We had to use OpenRefine to clean it up, which wasn’t trivial. Then, there was a lot of anguish in getting to the count of 480 that they got (in graph theory parlance, it was about counting the leaves). Finally, the easiest part, was perhaps to decide how to render the data as a 4-level HTML nested list ((ul + li) * 4).
The result was, in my opinion, quite elegant:
Although really, it’s just an HTML list. Nothing fancy, because cross-platform was a requirement.
When we published the piece today, this Friday morning, my friends Darcy and Mart jumped on the fact that someone at SCMP had published a CSV file for the masses! Can you imagine, a CSV!
(Strangely, the Heritage Museum, which hosts the pages and files, changed all of its URLs today, without any 30[1-3] redirect. Probably enough to make Darcy, an information architect, cringe his teeth out.)
Mart pointed out immediately in this thread on the ODHK group on Facebook that this can be a case study for public open data, where “data is simple enough for all government officials to understand it”, but where the public servants in charge were deposed by the tyranny of data entry using Microsoft Word.
We shall see what comes out of that exercise!
As a person obsessed with (scraping) data in his day to day job, that sort of job keeps one in good shape (and employed). But I hope that one day, we are given data that makes sense and is simple to reuse, that does not literally require hours just to clean up and re-model.

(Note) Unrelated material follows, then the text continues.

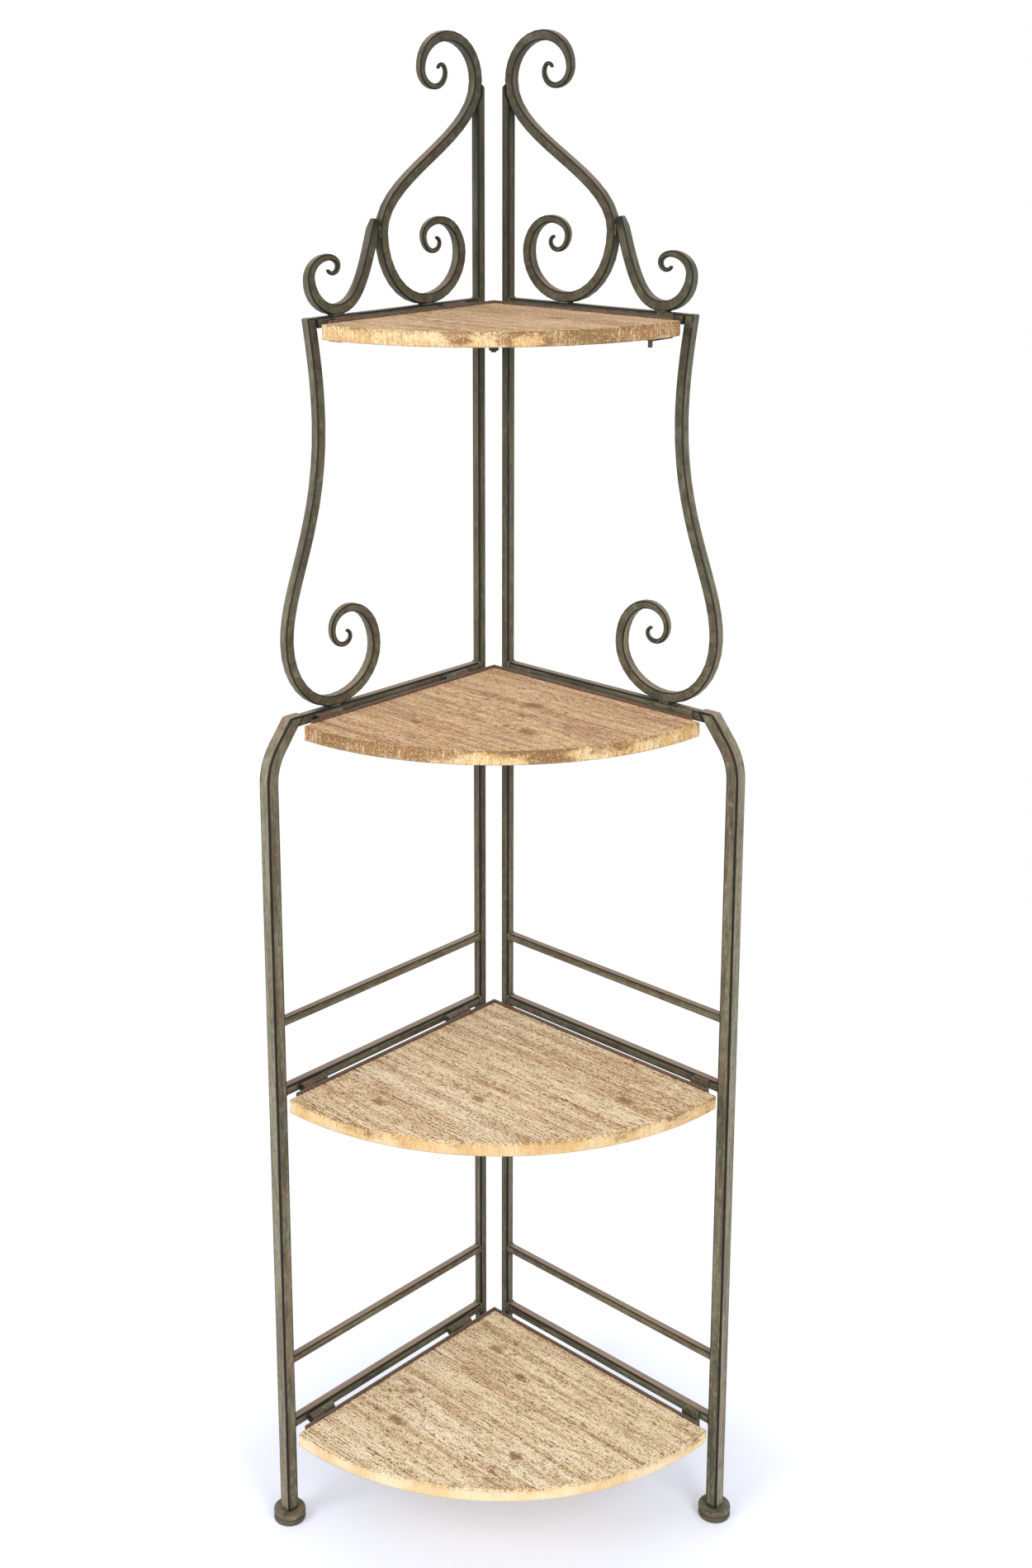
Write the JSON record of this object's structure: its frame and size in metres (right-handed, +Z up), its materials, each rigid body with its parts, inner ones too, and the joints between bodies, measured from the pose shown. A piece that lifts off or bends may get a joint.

That said, this particular topic of Intangible Culture is controversial in itself. My colleague Vivienne wrote earlier this month:
But there is a dilemma. To sustain cultural heritage that’s at risk of disappearing, cash and resources are needed. Promotions help bring visitors and money. But overexposure can commercialise a tradition, turning it into tourism spectacle and severing its ties to the local community.
If we wanted to look closely at the sort of choices that were made to get to a 480-482-item list, we need to go deeper. Look at these excerpts of a long list of items (around 100) that were considered, then rejected from the list:
(That’s from a Legco Hansard document from July 2, 2014 from page 156 / 16346 — see database on the particular policy issue of ICH)
I was sure bean curd sheet (腐竹), not just regular bean curd itself could’ve made the list if the cultural bearers returned the phone calls! It would be nice to have those tables in that PDF in a good machine-readable format, but it’s probably not possible right now (I didn’t verify beyond Google), even though Legco is known in the community as leaders in open government data.
Well, to be continued…